# Privy Dig, 1700's to early 1800's Charleston..



## MT1862 (Aug 14, 2012)

This was one hell of a privy! And captured on video.
 The privy predated the building that was on this lot in Historic Downtown Charleston, S.C. Very early 1700's Westerwald pieces were found, as well as black glass, and Mochaware bowls. and embossed open pontiled medicines.
 The privy was old English brick lined, and 10' by 4', and about 12 feet deep. It took almost a week to finish her, but it was well worth the effort!
 I can remember, filming Victor Svendsen, down at the very bottom of this privy, and I, holding and filming all the action on a HUGE VHS Camcorder, and enjoying every minute it!
 Please excuse some of the salty language, we had no idea of the "Internet"at the time of this filming...we were making these videos for posterity...we had no idea they you, dear viewer, were to be part of this posterity!
 Those were the days....so step back in time with me, and see the fruits of the early 1700's to the early 1800's, saved from progress.
http://www.youtube.com/watch?v=8lyxGhOnvEI&feature=plcp


----------



## RICKJJ59W (Aug 14, 2012)

Very cool man or should I say Far out! []

 I would love to be pulling bottles out of an old pit like that. 

 You said sorry for the language? what language ?Have you seen any of my vids[]


----------



## buzzkutt033 (Aug 14, 2012)

nice video. thanks for sharing with us !!!

 jim


----------



## MT1862 (Aug 14, 2012)

Thanks Rick and Jim!
 Coming from you two gentlemen, I am honored.
 Way back when in the 1990's, we filmed these for fun, but, we really did it to document what we were finding...and I am happy that we did!

 The best part of any of these digs, was digging with Victor....he is the best digger that I have ever seen, and he taught me tons!!

 Glad ya'll enjoyed it!
 Robert Bohrn


----------



## markh (Aug 14, 2012)

Awesome video! I'm from the SC lowcountry originally, but never got to dig in Charleston, cause I was too young to get over there in the early 70's when I started collecting bottles back then. I never got to dig a privy, (didn't really know about them  then), just dug farm and town dumps in Hampton and Allendale Counties. I had to get my dad to drop me off for the day or ride my bicycle when I went digging. Wish I'd known more about privy digging back then!

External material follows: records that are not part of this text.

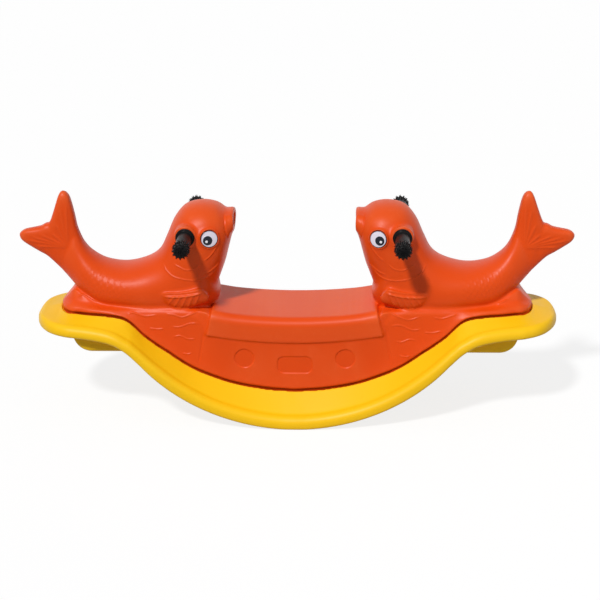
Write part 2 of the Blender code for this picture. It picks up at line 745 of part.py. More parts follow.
def disc(name, diameter, thickness, edge, sides, base_height, frame, place):
    """A flat disc with a rounded outer edge, standing on a height of the eye's frame."""
    radius = diameter / 2
    profile = [(0, thickness), (radius - edge, thickness), (radius, thickness - edge),
               (radius, 0), (0, 0)]
    made = turned(name, profile, sides, place)
    made.matrix_world = frame @ Matrix.Translation((0, 0, base_height))
    return made


def build_eye(side, face, frame, place, tools):
    """An eye: the white disc with a pocket, and the pupil set in it off centre."""
    where = ("left" if side < 0 else "right") + "_" + ("front" if face < 0 else "rear")
    floor = EYE_BOSS_PROUD - EYE_POCKET + SEAT_GAP
    white = disc("eye_" + where, EYE_DIAMETER, EYE_THICKNESS, EYE_EDGE, EYE_SIDES, floor, frame,
                 place)
    out = frame.to_3x3() @ Vector((0, 0, 1))
    shift = Vector((side * PUPIL_SHIFT[0], 0, PUPIL_SHIFT[1]))
    shift -= out * shift.dot(out)
    moved = Matrix.Translation(shift) @ frame
    pocket_floor = floor + EYE_THICKNESS - PUPIL_POCKET
    pocket = cylinder("pupil_pocket", PUPIL_DIAMETER + 2 * HOLE_CLEARANCE, PAST, ROUND_SIDES,
                      UPRIGHT, (0, 0, pocket_floor + PAST / 2), tools)
    pocket.data.transform(moved)
    bpy.context.view_layer.update()
    combine(white, pocket, "DIFFERENCE")
    pupil = disc("pupil_" + where, PUPIL_DIAMETER, PUPIL_THICKNESS, PUPIL_EDGE, ROUND_SIDES,
                 pocket_floor + SEAT_GAP, moved, place)
    return white, pupil


def bolt_solid(name, x, y, tools, place):
    """A hexagon-headed bolt from the ledge in the base up into the threaded insert."""
    seat = bolt_ceiling(x) - SEAT_GAP - WASHER_THICKNESS - SEAT_GAP
    across_corners = BOLT_HEAD_FLATS / math.cos(math.pi / 6)
    bolt = cylinder(name, across_corners, BOLT_HEAD_HEIGHT, 6, UPRIGHT,
                    (x, y, seat - BOLT_HEAD_HEIGHT / 2), place)
    top = insert_floor(x) + INSERT_LENGTH - SEAT_GAP
    low = seat - BOLT_HEAD_HEIGHT / 2
    shank = cylinder("shank", BOLT_DIAMETER, top - low, 12, UPRIGHT, (x, y, (top + low) / 2),
                     tools)
    combine(bolt, shank, "UNION")
    return bolt


def ring_solid(name, outer, inner, low, high, x, y, place):
    """A plain ring, such as a washer, with its hole for the bolt."""
    profile = [(inner / 2, high), (outer / 2, high), (outer / 2, low), (inner / 2, low)]
    made = turned(name, profile, ROUND_SIDES, place)
    made.location = (x, y, 0)
    return made


def build_fasteners(place, tools, steel, brass):
    """Six bolts with washers from below, and the threaded inserts they hold in."""
    bore = BOLT_DIAMETER + 2 * HOLE_CLEARANCE
    for k, (x, y) in enumerate(BOLT_PLACES, start=1):
        bolt = bolt_solid(f"base_bolt_{k}", x, y, tools, place)
        ledge = bolt_ceiling(x) - SEAT_GAP
        washer = ring_solid(f"base_washer_{k}", WASHER_DIAMETER, bore, ledge - WASHER_THICKNESS,
                            ledge, x, y, place)
        floor = insert_floor(x)
        insert = ring_solid(f"threaded_insert_{k}", INSERT_DIAMETER, bore, floor,
                            floor + INSERT_LENGTH, x, y, place)
        for made, finish in ((bolt, steel), (washer, steel), (insert, brass)):
            made.data.materials.append(finish)


def main():
    clear_scene()
    seesaw = new_collection("kids_seesaw")
    tools = new_collection("cutters")
    orange = plastic("orange_plastic", (0.76, 0.085, 0.02), 0.42)
    yellow = plastic("yellow_plastic", (0.93, 0.55, 0.01), 0.40)
    black = plastic("black_rubber", (0.03, 0.03, 0.03), 0.55)
    white = plastic("eye_white", (0.85, 0.82, 0.88), 0.35)
    dark = plastic("pupil_black", (0.01, 0.012, 0.02), 0.25)
    steel = plastic("zinc_steel", (0.6, 0.6, 0.6), 0.35, 1.0)
    brass = plastic("insert_brass", (0.75, 0.55, 0.22), 0.35, 1.0)

    nest_cutter = hull_solid("nest_cutter", hull_section, -NEST_GAP, HULL_STATIONS, tools)
    base = build_base(seesaw, tools, nest_cutter)
    base.data.materials.append(yellow)
    body, eye_frames = build_upper(seesaw, tools)
    body.data.materials.append(orange)
    for side, name in ((-1, "left"), (1, "right")):
        build_handlebar("handlebar_" + name, side, seesaw).data.materials.append(steel)
        for face, end in ((-1, "front"), (1, "rear")):
            grip = build_grip(f"grip_{name}_{end}", side, face, seesaw)
            grip.data.materials.append(black)
            eye, pupil = build_eye(side, face, eye_frames[(side, face)], seesaw, tools)
            eye.data.materials.append(white)
            pupil.data.materials.append(dark)
    build_fasteners(seesaw, tools, steel, brass)

    for thing in tools.objects:
        as_tool(thing)


main()
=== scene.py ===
"""Kids' seesaw with two fish: its finished surfaces and materials.

X runs along the seesaw, Y across it and Z up, in metres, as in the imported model. Left is -X,
and the side towards the camera is -Y.
"""
import math

import bpy
import numpy as np
from mathutils import Matrix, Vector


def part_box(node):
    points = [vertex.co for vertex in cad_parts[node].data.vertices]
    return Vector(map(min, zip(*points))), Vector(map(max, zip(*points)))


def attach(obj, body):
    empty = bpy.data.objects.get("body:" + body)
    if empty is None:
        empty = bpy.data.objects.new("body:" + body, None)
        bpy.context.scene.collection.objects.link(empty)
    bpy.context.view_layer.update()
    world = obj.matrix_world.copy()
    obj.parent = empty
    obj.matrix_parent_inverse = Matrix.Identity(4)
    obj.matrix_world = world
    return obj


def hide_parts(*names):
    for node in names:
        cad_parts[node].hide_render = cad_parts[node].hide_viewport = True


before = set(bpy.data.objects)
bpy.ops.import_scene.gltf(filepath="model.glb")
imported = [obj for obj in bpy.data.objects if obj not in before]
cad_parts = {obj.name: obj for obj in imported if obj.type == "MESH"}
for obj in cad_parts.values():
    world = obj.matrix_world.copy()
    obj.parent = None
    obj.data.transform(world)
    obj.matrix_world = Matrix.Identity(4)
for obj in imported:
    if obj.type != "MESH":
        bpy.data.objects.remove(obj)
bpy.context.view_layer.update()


# Rocker base
# The yellow lower part is one hollow polyethylene moulding: a rocking belly, a level wing at
# each end with a stop block under it, a soft rim all round and a nest that holds the hull.
# Its outside is drawn section by section, cut from below for the bolts, and softened as a whole.
ROCKER_RADIUS = 0.530
FLAT_LAND = 0.025
ARC_END = 0.385
WING_UNDERSIDE = [(0.420, 0.1960), (0.457, 0.2150), (0.510, 0.2240), (0.585, 0.2285),
                  (0.661, 0.2330)]
BASE_HALF_LENGTH = 0.661
BASE_TIP_ROUNDING = 0.100
BASE_HALF_WIDTHS = [(0.0, 0.188), (0.30, 0.183), (0.42, 0.168), (0.584, 0.141)]
RIM_HEIGHTS = [(0.0, 0.034), (0.20, 0.037), (0.33, 0.042), (0.40, 0.038), (0.45, 0.032),
               (0.661, 0.030)]
RIM_TOP_ROUNDING = 0.021
RIM_FOOT_ROUNDING = 0.007
SHELF_END = 0.012
NEST_DEPTH = 0.008
NEST_GAP = 0.0014
STOP_BLOCK = {"bottom": 0.181, "inner": 0.395, "outer": 0.557, "half_width": 0.118,
              "rounding": 0.046, "corner": 0.010, "sunk": 0.012}
HULL_JOINT = [(0.0, 0.078), (0.071, 0.083), (0.142, 0.095), (0.202, 0.114), (0.263, 0.141),
              (0.321, 0.180), (0.352, 0.201), (0.381, 0.224), (0.408, 0.251), (0.435, 0.266),
              (0.480, 0.271), (0.540, 0.271), (0.598, 0.270)]
HULL_HALF_WIDTHS = [(0.0, 0.116), (0.25, 0.113), (0.40, 0.105), (0.50, 0.093), (0.550, 0.079)]
HULL_HALF_LENGTH = 0.598
HULL_TIP_ROUNDING = 0.048
BOLT_RECESS_DIAMETER = 0.038
BOLT_WAY_DIAMETER = 0.011
DRAIN_PLACE = (0.300, 0.090)
DRAIN_DIAMETER = 0.014
DRAIN_DEPTH = 0.030
RECESS_REACH = 0.3
BOLT_WAY = (-0.01, 0.03)
DRAIN_BELOW = 0.05
NEST_WALL_STEP = 0.0004
WING_SECTIONS_END = 0.60
MOST_ROUNDING = 0.45
LEAST = 0.002
BASE_VOXEL = 0.0022
BASE_SMOOTHING = 6
BASE_TRIANGLES = 150_000
RELIEF_SCALE = 0.00035
RELIEF_SPREAD = 4


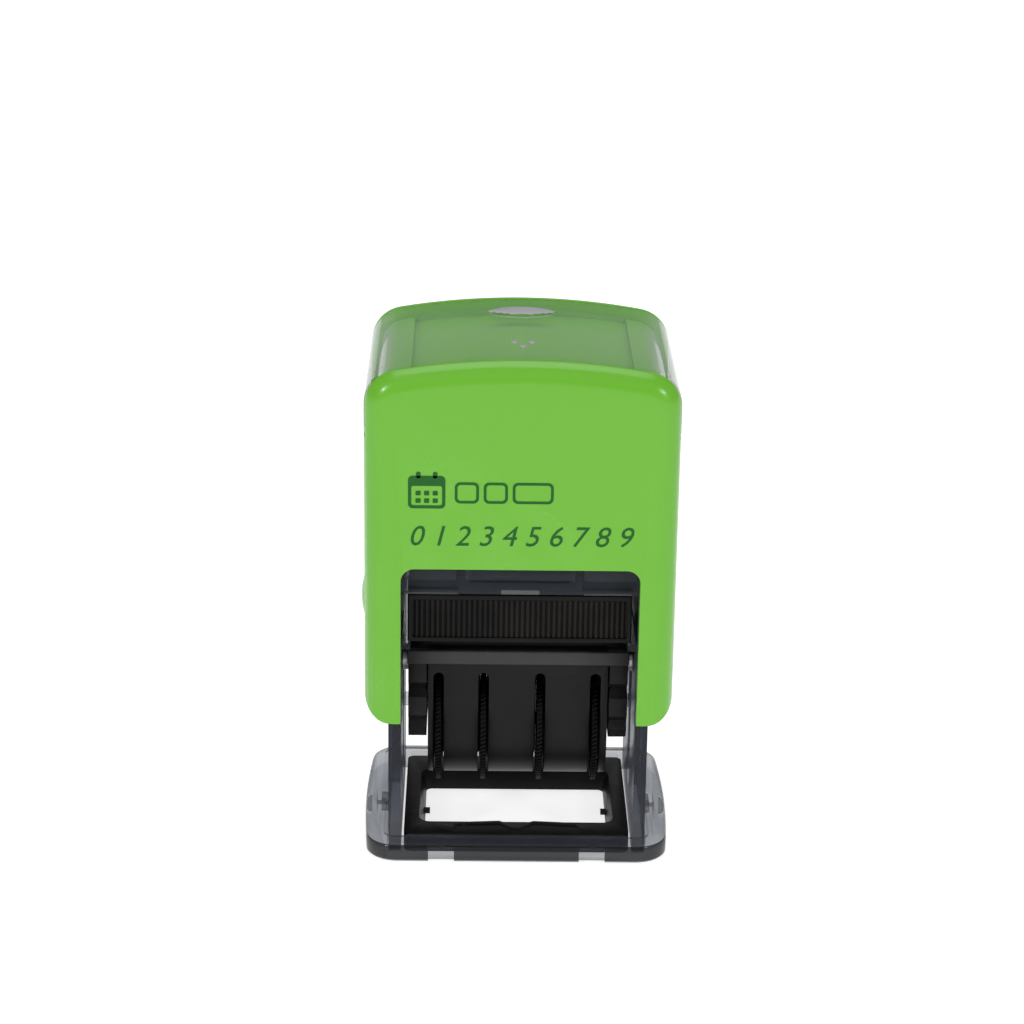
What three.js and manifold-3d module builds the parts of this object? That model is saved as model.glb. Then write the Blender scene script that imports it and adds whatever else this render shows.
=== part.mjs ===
// Self-inking mini date stamp, at rest with its print face up against the ink pad.
// Millimetres. +Z is up, +X is to the right and the front faces -Y.
// The origin is the centre of the foot, on the surface that the stamp stands on.
import * as THREE from "three";
import { mergeVertices } from "three/addons/utils/BufferGeometryUtils.js";
import Module from "manifold-3d";

const wasm = await Module();
wasm.setup();

// ---------- driving dimensions ----------
const FIT = 0.15; // gap between two pieces that are assembled together
const CUT = 1; // how far a cutting tool runs past the face that it cuts
const THROUGH = 30; // half length of a tool that cuts from front to back

// outer housing
const HOUSING_W = 34;
const HOUSING_FRONT = -13;
const HOUSING_BACK = 13.5;
const HOUSING_TOP = 58.2;
const HOUSING_BOTTOM = 16.6;
const CROWN_R = 78.6; // radius of the arched top
const SHOULDER_R = 4; // where the arched top meets the sides
const EDGE_R = 2.4; // round edge of the front face
const REAR_TRIM = 1.6; // how much of the same rounding is cut off at the flat back
const LEG_CORNER_R = 2.6; // lower outer corners
const SIDE_WALL = 1.2;
const PLATE_WALL = 1.3; // front and back walls
const ROOF_UNDER = 53.6;
const SHOULDER_INNER_X = 14.7; // half width of the hollow beside the clear cover
const SHOULDER_STEP_Z = 47;
const WINDOW_X = 13;
const WINDOW_TOP = 34.9;
const WINDOW_R = 1.4;

// clear cover over the label recess
const COVER_T = 1.2;
const COVER_FRONT = -11.2;
const COVER_BACK = 12.4;
const COVER_SKIRT_Z = 49.5;
const SCOOP_Y = 7.1;
const SCOOP_DEPTH = 0.55;
const LABEL_X = 12;
const LABEL_DEPTH = 0.5;

// stroke and flip
const STROKE = 14;
const MECH_Y = -0.8; // the mechanism sits a little in front of the middle
const PIVOT_Z = 19.65;
const FACE_H = PIVOT_Z - STROKE; // print face above the pivot, so that it lands on the paper
const PIN_R = 1.5;
const BOSS_R = 2.6;

// lock buttons
const BUTTON_Z = 27;
const BUTTON_R = 2.5;
const BUTTON_PROUD = 0.75;
const BUTTON_FLANGE_R = 3.2;

// inner frame
const ARM_IN = 13;
const ARM_OUT = 14.4;
const ARM_Y = 11.3;
const ARM_TOP = 37.5;
const ARM_BOTTOM = 0.3;
const TRAY_FLOOR = 31.4;
const TRAY_FLOOR_T = 1.2;
const TRAY_TOP = 36.5;
const TRAY_WALL = 1.1;
const TRAY_RIB_X = 6;
const LEDGE_Z = 24.5;
const LEDGE_TOP = 25.4;
const LEDGE_IN = 12;
const POST_Y = 4; // flip post, behind the pivot
const POST_R = 0.8;
const POST_IN = 11.2;

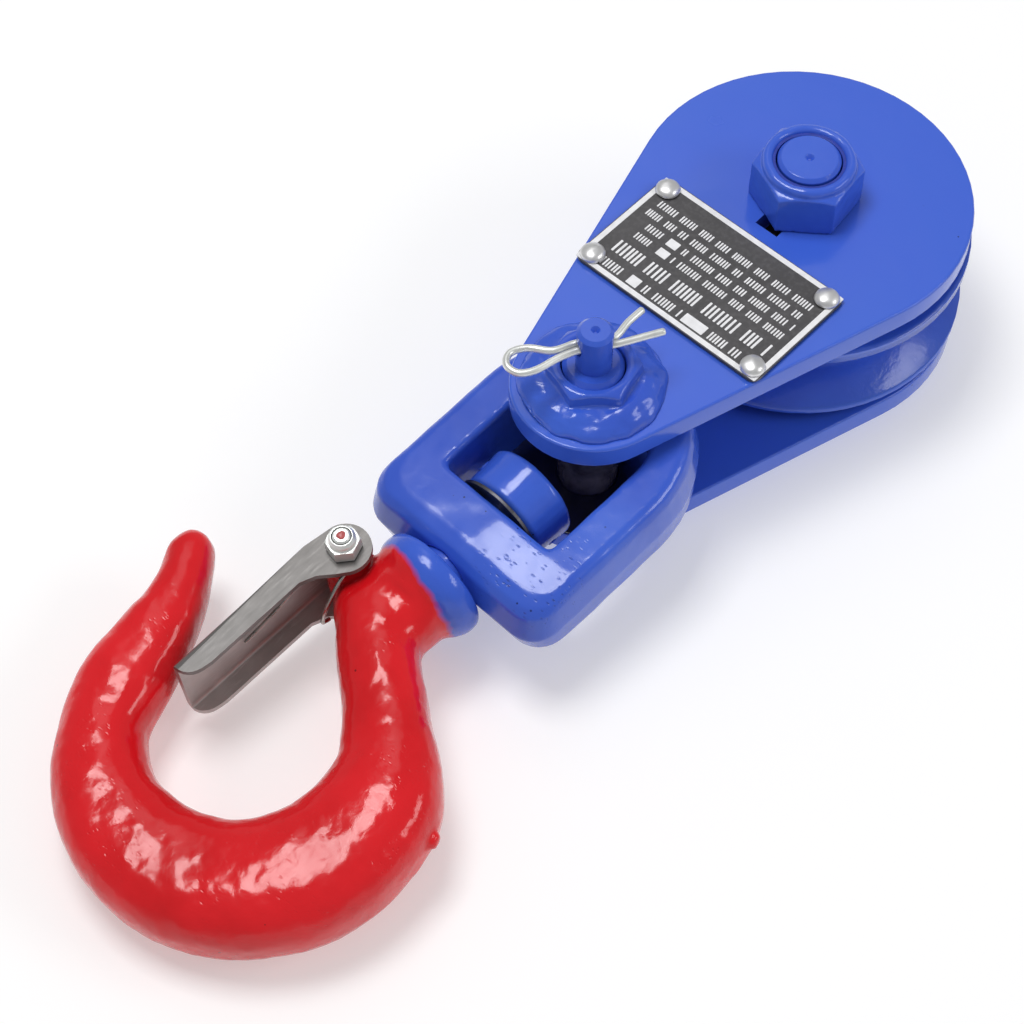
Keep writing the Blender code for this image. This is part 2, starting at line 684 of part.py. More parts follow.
def crane_hook(hinge):
    hook = add("crane_hook", hook_body(), "red_paint", hinge)
    lug = rod(LUG_RADIUS, -LUG_HALF_WIDTH, LUG_HALF_WIDTH, steps=28, centre=PIVOT)
    bolt_hole = rod(LATCH_BOLT_RADIUS + GAP, -20, 20, steps=20, centre=PIVOT)
    boolean(hook, helper("join_shank", shank_and_collar(), hinge), "UNION")
    boolean(hook, helper("join_lug", lug, hinge), "UNION")
    boolean(hook, helper("cut_latch_bolt", bolt_hole, hinge))
    return hook


def swivel_pieces(hinge, hook):
    """Nut, its cross pin and the washer that carry the hook inside the link."""
    inner = SHANK_RADIUS + GAP
    outer = SWIVEL_NUT_RADIUS
    low = SHANK_START
    high = SWIVEL_NUT_END
    profile = [(inner, high), (inner, low), (outer - 0.9, low), (outer, low + 0.9)]
    profile += [(outer, high - 0.9), (outer - 0.9, high)]
    nut = add("swivel_nut", turned(profile, 40, "X", SHANK_CENTRE), "blue_paint", hinge)
    hole = helper("cut_swivel_pin", rod(SWIVEL_PIN_RADIUS + GAP, -15, 15, steps=16), hinge)
    pin = add("swivel_nut_pin", rod(SWIVEL_PIN_RADIUS, -11.0, 11.0, 0.3, steps=16), "blue_paint", hinge)
    for obj in (hole, pin):
        obj.location = Vector(((low + high) / 2, SHANK_Y, 0)) * MM
        obj.rotation_euler.x = SWIVEL_PIN_TURN
    boolean(nut, hole)
    boolean(hook, hole)
    low = SWIVEL_NUT_END + GAP
    high = WINDOW_END_X - GAP
    profile = [(inner, high), (inner, low), (outer - 0.2, low), (outer - 0.2, high)]
    add("swivel_washer", turned(profile, 36, "X", SHANK_CENTRE), "dark_steel", hinge)


# ---------------------------------------------------------------- latch


def latch_outline():
    """The latch from the side, from the web's near end round the ear to the free end."""
    web = LATCH_WEB_Y - LATCH_SHEET / 2
    outline = [(64.0, web)]
    outline += arc(PIVOT, EAR_RADIUS, -108, -302, 20)
    outline += [(64.2, -10.4), (67.0, -12.9), (70.5, LATCH_EDGE_Y)]
    outline += [(LATCH_END_X - 6.0, LATCH_EDGE_Y)]
    outline += arc((LATCH_END_X - 4.5, web + 1.3), (4.5, LATCH_EDGE_Y - web - 1.6), 80, 8, 5)
    outline += [(LATCH_END_X, web)]
    return [(x - PIVOT[0], y - PIVOT[1]) for x, y in outline]


def bend_edges(shape, floor, radius):
    """Rounds the two long bends of a channel whose web lies at y = floor."""
    bends = [
        edge for edge in shape.edges
        if all(abs(v.co.y - floor) < 0.01 for v in edge.verts) and abs(edge.verts[0].co.z - edge.verts[1].co.z) < 0.01
    ]
    bmesh.ops.bevel(shape, geom=bends, offset=radius, segments=3, affect="EDGES", profile=0.5)


def hook_latch(hinge):
    """A folded channel: a web along the throat and two flanges that end in ears."""
    web_outside = LATCH_WEB_Y - LATCH_SHEET / 2 - PIVOT[1]
    web_inside = web_outside + LATCH_SHEET
    shape = prism(latch_outline(), LATCH_BOTTOM, LATCH_TOP)
    bend_edges(shape, web_outside, LATCH_BEND_OUTSIDE)
    latch = add("hook_latch", shape, "bare_steel", hinge)
    outline = [(-20, web_inside), (60, web_inside), (60, 20), (-20, 20)]
    room = prism(outline, LATCH_BOTTOM + LATCH_SHEET, LATCH_TOP - LATCH_SHEET)
    bend_edges(room, web_inside, LATCH_BEND_INSIDE)
    holes = rod(LATCH_BOLT_RADIUS + GAP, -20, 20, steps=20)
    boolean(latch, helper("cut_latch_room", room, hinge))
    boolean(latch, helper("cut_latch_holes", holes, hinge))


def latch_bolt(hinge):
    head_top = LATCH_BOTTOM - GAP
    head = prism(hexagon(LATCH_NUT_FLATS, LATCH_NUT_TURN, PIVOT), head_top - LATCH_HEAD_HEIGHT, head_top)
    shank = rod(LATCH_BOLT_RADIUS, head_top - 1, LATCH_TOP + LATCH_BOLT_PROUD, 0.4, 20, centre=PIVOT)
    bolt = add("latch_bolt", head, "zinc_plate", hinge)
    boolean(bolt, helper("join_latch_bolt", shank, hinge), "UNION")


def latch_nut(hinge):
    """A small lock nut with a round collar above its hexagon."""
    base = LATCH_TOP + GAP
    hex_top = base + LATCH_NUT_HEX
    top = base + LATCH_NUT_HEIGHT
    ring = LATCH_NUT_COLLAR
    body = prism(hexagon(LATCH_NUT_FLATS, LATCH_NUT_TURN, PIVOT), base, hex_top)
    nut = add("latch_nut", body, "zinc_plate", hinge)
    trim = corner_trim("trim_latch_nut", LATCH_NUT_FLATS, base, hex_top, 0.5, hinge, PIVOT)
    collar = [(0, hex_top - 1), (ring, hex_top - 1), (ring, top - 0.7), (ring - 0.55, top), (0, top)]
    bore = rod(LATCH_BOLT_RADIUS + 0.2, base - 1, top + 1, steps=20, centre=PIVOT)
    boolean(nut, trim, "INTERSECT")
    boolean(nut, helper("join_latch_collar", turned(collar, 24, "Z", PIVOT), hinge), "UNION")
    boolean(nut, helper("cut_latch_nut", bore, hinge))


def latch_spring(hinge):
    """Torsion spring: one leg bears on the latch's web, the coil is on the bolt, one leg on the neck."""
    coil = []
    for k in range(int(SPRING_STEPS * SPRING_TURNS) + 1):
        a = -math.pi / 2 - 2 * math.pi * k / SPRING_STEPS
        z = SPRING_BOTTOM + SPRING_PITCH * k / SPRING_STEPS
        coil.append((PIVOT[0] + SPRING_COIL * math.cos(a), PIVOT[1] + SPRING_COIL * math.sin(a), z))
    route = catmull(SPRING_WEB_LEG + coil[:1], 3)[:-1] + coil[:-1] + catmull(coil[-1:] + SPRING_NECK_LEG, 3)
    wire("latch_spring", route, SPRING_WIRE, "bare_steel", hinge)


def build():
    clear_scene()
    sheave_hinge = empty("axis_sheave", (0, 0, 0))
    pin_frame = empty("axis_load_pin", (PIN_X, 0, 0))
    link_hinge = empty("axis_link", (PIN_X, 0, LINK_HEIGHT), (0.0, LINK_DROOP, LINK_YAW))
    latch_hinge = empty("axis_latch", (*PIVOT, 0), parent=link_hinge)
    front = side_plates(sheave_hinge)
    sheave_wheel(sheave_hinge)
    sheave_bushing(sheave_hinge)
    centre_bolt()
    centre_lock_nut()
    load_pin(pin_frame)
    pin_boss(pin_frame)
    pin_boss_weld(pin_frame)
    cotter_pin(pin_frame)
    nameplate(front)
    swivel_link(link_hinge)
    hook = crane_hook(link_hinge)
    swivel_pieces(link_hinge, hook)
    hook_latch(latch_hinge)
    latch_bolt(link_hinge)
    latch_nut(link_hinge)
    latch_spring(link_hinge)


build()
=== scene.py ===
"""The looks of the crane hook block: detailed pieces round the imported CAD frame, materials, light and camera.

Lengths are in millimetres where a name ends in _mm or a comment says so, and in metres elsewhere.
"""

import math

import bmesh
import bpy
import numpy as np
from mathutils import Euler, Matrix, Vector, noise


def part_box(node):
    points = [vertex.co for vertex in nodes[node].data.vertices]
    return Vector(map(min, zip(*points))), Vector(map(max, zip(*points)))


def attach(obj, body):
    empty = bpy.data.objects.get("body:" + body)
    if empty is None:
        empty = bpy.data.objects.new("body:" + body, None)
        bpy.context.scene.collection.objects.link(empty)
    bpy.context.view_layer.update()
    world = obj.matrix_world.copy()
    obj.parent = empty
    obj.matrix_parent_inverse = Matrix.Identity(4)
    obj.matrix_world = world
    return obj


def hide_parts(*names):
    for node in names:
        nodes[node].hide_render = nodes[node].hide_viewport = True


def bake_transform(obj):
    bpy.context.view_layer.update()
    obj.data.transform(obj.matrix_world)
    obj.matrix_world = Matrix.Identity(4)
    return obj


MM = 0.001
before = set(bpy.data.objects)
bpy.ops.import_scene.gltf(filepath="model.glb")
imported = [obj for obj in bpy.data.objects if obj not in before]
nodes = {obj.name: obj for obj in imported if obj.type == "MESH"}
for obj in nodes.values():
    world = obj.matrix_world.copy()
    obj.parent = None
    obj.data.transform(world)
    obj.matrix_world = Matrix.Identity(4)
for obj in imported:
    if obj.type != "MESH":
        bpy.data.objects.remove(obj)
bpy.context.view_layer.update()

# The link's own frame: x runs from the load pin along the shank, z is square to its faces
PIN_X_MM = 70.2
LINK_Z_MM = 26.7
DROOP = math.radians(7.0)
SIDE_TURN = math.radians(-2.5)
QUARTER = math.radians(90)
LINK_AT = Matrix.Translation((PIN_X_MM * MM, 0.0, LINK_Z_MM * MM))
LINK = LINK_AT @ Euler((0.0, DROOP, SIDE_TURN)).to_matrix().to_4x4()
LATCH_PIVOT_MM = (58.5, -13.3)


# ------------------------------------------------------------------ node graph helpers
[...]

 I was wondering about the vertical support 4x4's. Did you dig down in one side of the privy, then put those in and then dig out the  other side?

 Mark


----------



## j.dinets (Aug 15, 2012)

Great video, brings back a lot of fun memories in Charleston. Glad you were smart enough to save the shards. Look forward to seeing more!


----------



## baltbottles (Aug 15, 2012)

I'm glad to see that you guys were saving all the shards..... I like the ceramic glue backs from early pits better then most of the bottles.

 Chris


----------



## MT1862 (Aug 15, 2012)

> ORIGINAL: markh
> 
> Awesome video! I'm from the SC lowcountry originally, but never got to dig in Charleston, cause I was too young to get over there in the early 70's when I started collecting bottles back then. I never got to dig a privy, (didn't really know about them then), just dug farm and town dumps in Hampton and Allendale Counties. I had to get my dad to drop me off for the day or ride my bicycle when I went digging. Wish I'd known more about privy digging back then!
> 
> ...


 
 Thanks for the response!

 As for the four by fours, the were holding uo a HUGE slab of slate, that was used to seal up the top of the privy. It was very stable, and wouldn't budge...but we figured better safe than sorry...

 Thanks!
 REB


----------



## cacarpetbagger (Aug 15, 2012)

That was a very cool dig, love the early blacks.  Thanks for sharing I have not had that much excitement in a while.  Funny part is as I write this my wife is visiting friends in South Carolina not far from Charleston.  Heath issues kept me from going, I always wanted to check out Charleston.


----------



## RICKJJ59W (Aug 15, 2012)

> ORIGINAL:  MT1862
> 
> Thanks Rick and Jim!
> Coming from you two gentlemen, I am honored.
> ...


 
 What is that thing you have there? It looks like a pottery  vase from the jolly green giants wife.[8D] is it a terracotta  pipe?


----------



## glass man (Aug 15, 2012)

VERY NICE!I have a pontiled cathedral pickle I was told was dug at Charleston...thank for posting!JAMIE


----------



## MT1862 (Aug 17, 2012)

Rick,
 That is a pre-fabricated privy liner. We have found about four of these. 
 They are late 1890' to early 1900's, and always have those types of bottles.....and they are hell to get out of the ground!


----------



## Lynette (Aug 17, 2012)

amazing video - thanks for sharing


----------



## CALDIGR2 (Aug 17, 2012)

WOW! How much fun was that? Excellent vid but I cringed at the digger's lack of gloves and use of crude scratcher in that ancient glass. Tools with much more finesse have since been introduced, but hey, that was a few years back.


----------